A estas alturas ya nadie duda, ni siquiera el Gobierno, de que el Prestige ha ocasionado una de las mayores catástrofes ecológicas de Europa. El propio ministro la calificó acertadamente como nuestro Chernóbil ante sus colegas europeos. El chapapote se ha convertido en una parte siniestra del paisaje de algunas zonas de la costa gallega y el peligro latente continúa a 3.800 metros de profundidad y a 250 kilómetros de las Rías Bajas. Decenas de miles de personas sufren directamente las consecuencias económicas, ecológicas y hasta sentimentales.

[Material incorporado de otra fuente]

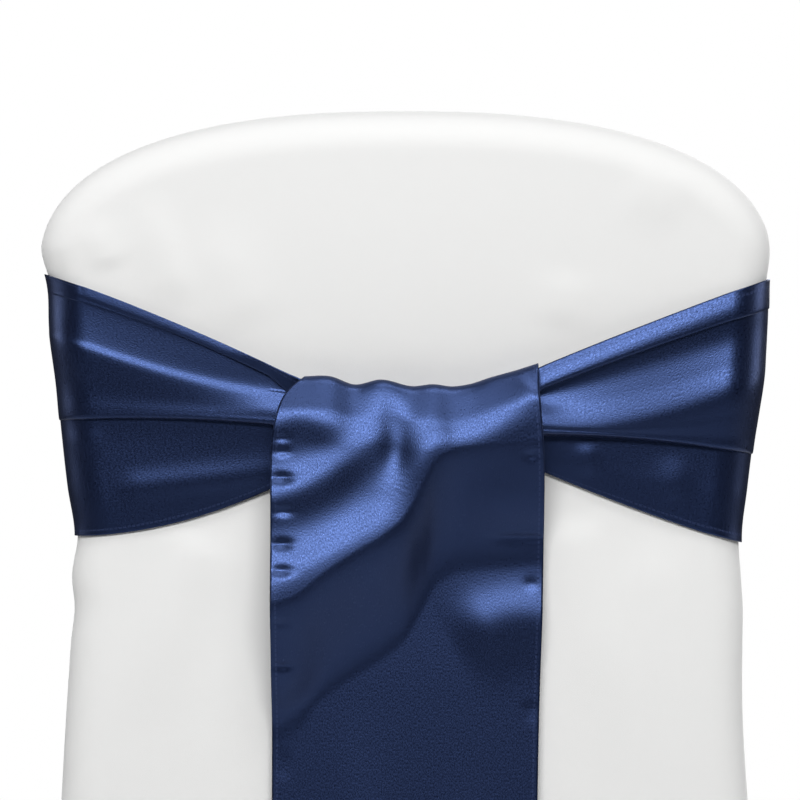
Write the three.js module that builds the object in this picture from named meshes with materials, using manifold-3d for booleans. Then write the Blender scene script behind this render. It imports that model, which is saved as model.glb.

Privar a los ciudadanos del derecho a conocer la verdad de lo que pasó desde el 13 de noviembre dice muy poco de las convicciones democráticas de los gobernantes. Y difícilmente se podrá confiar en que la próxima vez no ocurrirá lo mismo sin que alguien que no sea juez y parte esclarezca unas decisiones condicionadas por criterios discutibles: los intereses de las compañías privadas de salvamento, por un lado, pero también los puntos de vista de una Administración que no quiso enfrentarse a conflictos inmediatos. ¿Quién habría admitido el barco en su puerto?, preguntaban los primeros días; como si gobernar no implicase asumir a veces responsabilidades impopulares.

Nadie puede ser culpado eternamente por un error. Pero cuanto más tarde el Gobierno en poner los medios para que se investigue, sin considerarlo un secreto de Estado, más difícil será que se den por satisfechos los numerosísimos afectados que exigen responsabilidades. Creer que eso se resuelve tachando de marginales pro-etarras a los que piden claridad revela grave ceguera.